Available data
────────────────────────────────────────
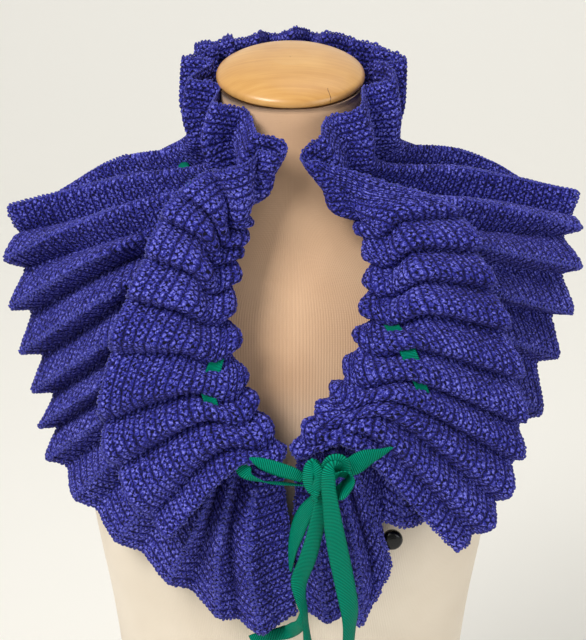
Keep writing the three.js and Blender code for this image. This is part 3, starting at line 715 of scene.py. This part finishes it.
def yarn_cord_material():
    """The same wool without the knitting's pattern, for single loops."""
    material, g, shader = new_material("yarn_loops", **WOOL)
    ply = g.noise(g.place(), 700.0, 2.0)
    g.feed(shader.inputs["Base Color"], g.ramp(ply, (0.35, (20, 20, 86)), (0.65, (80, 82, 190))))
    g.feed(shader.inputs["Normal"], g.bump(ply, 0.5, 0.0006))
    return material


def spread(name, parts, tree, setting):
    """A mesh made by a node group on the spots of all parts, with one input set by its identifier."""
    places, aims, ways = (np.concatenate(part) for part in zip(*parts))
    mesh = bpy.data.meshes.new(name)
    mesh.from_pydata((places * MM).tolist(), [], [])
    for key, values in (("aim", aims), ("way", ways)):
        layer = mesh.attributes.new(key, "FLOAT_VECTOR", "POINT")
        layer.data.foreach_set("vector", values.astype(np.float32).ravel())
    obj = link(name, mesh)
    modifier = obj.modifiers.new("spread", "NODES")
    modifier.node_group = tree
    for item in tree.interface.items_tree:
        if item.in_out == "INPUT" and item.name == setting[0]:
            modifier[item.identifier] = setting[1]
    obj.data = bpy.data.meshes.new_from_object(obj.evaluated_get(bpy.context.evaluated_depsgraph_get()))
    obj.modifiers.clear()
    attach(obj, "root")
    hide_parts("capelet_band")
    print(name, len(places), "spots,", triangles_in(obj.data), "triangles")


CHAIN_ROWS = 30
CHAIN_STEP = 4.3
CHAIN_LIFT = 0.2
LEG_APART = 1.15
LEG_TURN = 0.5
LOOP_RADIUS = ("Loop Radius", 1.3 * MM)
LOOP_YARN = ("Yarn Radius", 0.85 * MM)
LEG_YARN = ("Yarn Radius", 1.05 * MM)
yarn_cord = yarn_cord_material()
rings = instancer("EdgeLoops", ring_shape, (LOOP_RADIUS, LOOP_YARN), (0.8, 0.6, 0.8), (1.3, 1.5, 1.2))
spread("edge_loops", edge_spots(), rings, LOOP_RADIUS)
vees = instancer("CrestChains", vee_shape, (LEG_YARN,), (0.85, 0.85, 0.85), (1.15, 1.15, 1.1))
spread("crest_chains", crest_spots(), vees, LEG_YARN)

# %% [markdown]
# ## The dress form
#
# The form is a padded shell under a fine ribbed jersey. Its outline comes from the same
# cross-sections as the CAD solid, with more points, so that its edge is smooth.

# %% The form's skin
FORM_ROWS = (  # height, half width, front, back
    (0, 172, -110, 118),
    (60, 172, -112, 118),
    (140, 156, -108, 100),
    (220, 144, -98, 80),
    (280, 147, -102, 78),
    (340, 153, -113, 80),
    (390, 160, -126, 85),
    (435, 166, -131, 90),
    (480, 168, -128, 95),
    (530, 172, -117, 98),
    (575, 178, -100, 98),
    (608, 176, -85, 94),
    (632, 152, -74, 86),
    (654, 118, -66, 77),
    (674, 88, -61, 70),
    (692, 69, -58, 65),
    (718, 60, -56, 62),
    (774, 57, -52, 62),
)
FORM_LEAN = 0.15
FORM_ROUNDNESS = 2.3
FORM_AROUND = 160
RIBS_PER_SIDE = 300
COURSE = 1.6


def ring_solid(rings):
    """Points and faces of a closed solid through rings of points."""
    rings = np.asarray(rings, float)
    count, around = rings.shape[:2]
    points = np.concatenate([rings.reshape(-1, 3), rings[0].mean(0)[None], rings[-1].mean(0)[None]])
    numbers = np.arange(count * around).reshape(count, around)
    closed = np.concatenate([numbers, numbers[:, :1]], axis=1)
    faces = grid_quads(closed)[:, ::-1].tolist()
    foot, top = count * around, count * around + 1
    for k in range(around):
        faces.append((foot, closed[0, k + 1], closed[0, k]))
        faces.append((top, closed[-1, k], closed[-1, k + 1]))
    return points, faces


def jersey_material():
    """Cream ribbed jersey, fine upright ribs, soft and matt; painted shade in rib grooves and on the chest.
    """
    material, g, shader = new_material(
        "ribbed_jersey", Roughness=0.9, Sheen_Weight=0.15, Specular_IOR_Level=0.2)
    around, up, _ = g.split(g.uv("ribs"))
    rib, course = (g.math("SINE", g.times(count, 2 * math.pi)) for count in (around, up))
    weave = g.add(rib, g.times(course, 0.35))
    place = g.place()
    soft = g.noise(place, 9.0, 3.0)
    # The rib relief also tints the colour a little: painted shade in the grooves, painted highlight on the
    # ribs.
    tone = g.add(g.times(weave, 0.045), soft)
    cream = g.ramp(tone, (0.3, (226, 212, 192)), (0.7, (238, 226, 208)))
    # Painted shade: from the bust up, under the capelet, the cream is painted a darker tan.
    painted_shade_cream = g.ramp(tone, (0.3, (212, 170, 134)), (0.7, (226, 188, 152)))
    # The height over which the painted shade sets in.
    values = {"Value": g.split(place)["Z"], "From Min": 0.44, "From Max": 0.56}
    painted_shade_blend = g.node("ShaderNodeMapRange", values).outputs[0]
    mixed = g.node("ShaderNodeMix", {0: painted_shade_blend, 6: cream, 7: painted_shade_cream}, data_type="RGBA")
    g.feed(shader.inputs["Base Color"], mixed.outputs[2])
    g.feed(shader.inputs["Normal"], g.bump(weave, 0.35, 0.00025))
    return material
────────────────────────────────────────
What needs to be done
Reproduce the complete data exactly as presented above.

Answer to this exercise
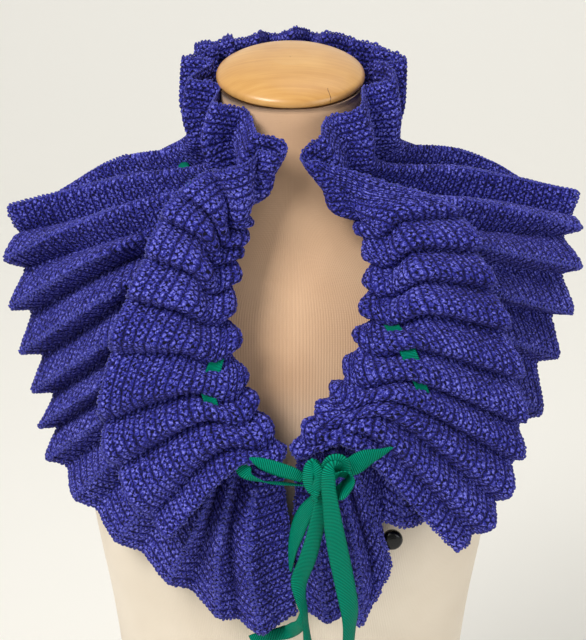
Keep writing the three.js and Blender code for this image. This is part 3, starting at line 715 of scene.py. This part finishes it.
def yarn_cord_material():
    """The same wool without the knitting's pattern, for single loops."""
    material, g, shader = new_material("yarn_loops", **WOOL)
    ply = g.noise(g.place(), 700.0, 2.0)
    g.feed(shader.inputs["Base Color"], g.ramp(ply, (0.35, (20, 20, 86)), (0.65, (80, 82, 190))))
    g.feed(shader.inputs["Normal"], g.bump(ply, 0.5, 0.0006))
    return material


def spread(name, parts, tree, setting):
    """A mesh made by a node group on the spots of all parts, with one input set by its identifier."""
    places, aims, ways = (np.concatenate(part) for part in zip(*parts))
    mesh = bpy.data.meshes.new(name)
    mesh.from_pydata((places * MM).tolist(), [], [])
    for key, values in (("aim", aims), ("way", ways)):
        layer = mesh.attributes.new(key, "FLOAT_VECTOR", "POINT")
        layer.data.foreach_set("vector", values.astype(np.float32).ravel())
    obj = link(name, mesh)
    modifier = obj.modifiers.new("spread", "NODES")
    modifier.node_group = tree
    for item in tree.interface.items_tree:
        if item.in_out == "INPUT" and item.name == setting[0]:
            modifier[item.identifier] = setting[1]
    obj.data = bpy.data.meshes.new_from_object(obj.evaluated_get(bpy.context.evaluated_depsgraph_get()))
    obj.modifiers.clear()
    attach(obj, "root")
    hide_parts("capelet_band")
    print(name, len(places), "spots,", triangles_in(obj.data), "triangles")


CHAIN_ROWS = 30
CHAIN_STEP = 4.3
CHAIN_LIFT = 0.2
LEG_APART = 1.15
LEG_TURN = 0.5
LOOP_RADIUS = ("Loop Radius", 1.3 * MM)
LOOP_YARN = ("Yarn Radius", 0.85 * MM)
LEG_YARN = ("Yarn Radius", 1.05 * MM)
yarn_cord = yarn_cord_material()
rings = instancer("EdgeLoops", ring_shape, (LOOP_RADIUS, LOOP_YARN), (0.8, 0.6, 0.8), (1.3, 1.5, 1.2))
spread("edge_loops", edge_spots(), rings, LOOP_RADIUS)
vees = instancer("CrestChains", vee_shape, (LEG_YARN,), (0.85, 0.85, 0.85), (1.15, 1.15, 1.1))
spread("crest_chains", crest_spots(), vees, LEG_YARN)

# %% [markdown]
# ## The dress form
#
# The form is a padded shell under a fine ribbed jersey. Its outline comes from the same
# cross-sections as the CAD solid, with more points, so that its edge is smooth.

# %% The form's skin
FORM_ROWS = (  # height, half width, front, back
    (0, 172, -110, 118),
    (60, 172, -112, 118),
    (140, 156, -108, 100),
    (220, 144, -98, 80),
    (280, 147, -102, 78),
    (340, 153, -113, 80),
    (390, 160, -126, 85),
    (435, 166, -131, 90),
    (480, 168, -128, 95),
    (530, 172, -117, 98),
    (575, 178, -100, 98),
    (608, 176, -85, 94),
    (632, 152, -74, 86),
    (654, 118, -66, 77),
    (674, 88, -61, 70),
    (692, 69, -58, 65),
    (718, 60, -56, 62),
    (774, 57, -52, 62),
)
FORM_LEAN = 0.15
FORM_ROUNDNESS = 2.3
FORM_AROUND = 160
RIBS_PER_SIDE = 300
COURSE = 1.6


def ring_solid(rings):
    """Points and faces of a closed solid through rings of points."""
    rings = np.asarray(rings, float)
    count, around = rings.shape[:2]
    points = np.concatenate([rings.reshape(-1, 3), rings[0].mean(0)[None], rings[-1].mean(0)[None]])
    numbers = np.arange(count * around).reshape(count, around)
    closed = np.concatenate([numbers, numbers[:, :1]], axis=1)
    faces = grid_quads(closed)[:, ::-1].tolist()
    foot, top = count * around, count * around + 1
    for k in range(around):
        faces.append((foot, closed[0, k + 1], closed[0, k]))
        faces.append((top, closed[-1, k], closed[-1, k + 1]))
    return points, faces


def jersey_material():
    """Cream ribbed jersey, fine upright ribs, soft and matt; painted shade in rib grooves and on the chest.
    """
    material, g, shader = new_material(
        "ribbed_jersey", Roughness=0.9, Sheen_Weight=0.15, Specular_IOR_Level=0.2)
    around, up, _ = g.split(g.uv("ribs"))
    rib, course = (g.math("SINE", g.times(count, 2 * math.pi)) for count in (around, up))
    weave = g.add(rib, g.times(course, 0.35))
    place = g.place()
    soft = g.noise(place, 9.0, 3.0)
    # The rib relief also tints the colour a little: painted shade in the grooves, painted highlight on the
    # ribs.
    tone = g.add(g.times(weave, 0.045), soft)
    cream = g.ramp(tone, (0.3, (226, 212, 192)), (0.7, (238, 226, 208)))
    # Painted shade: from the bust up, under the capelet, the cream is painted a darker tan.
    painted_shade_cream = g.ramp(tone, (0.3, (212, 170, 134)), (0.7, (226, 188, 152)))
    # The height over which the painted shade sets in.
    values = {"Value": g.split(place)["Z"], "From Min": 0.44, "From Max": 0.56}
    painted_shade_blend = g.node("ShaderNodeMapRange", values).outputs[0]
    mixed = g.node("ShaderNodeMix", {0: painted_shade_blend, 6: cream, 7: painted_shade_cream}, data_type="RGBA")
    g.feed(shader.inputs["Base Color"], mixed.outputs[2])
    g.feed(shader.inputs["Normal"], g.bump(weave, 0.35, 0.00025))
    return material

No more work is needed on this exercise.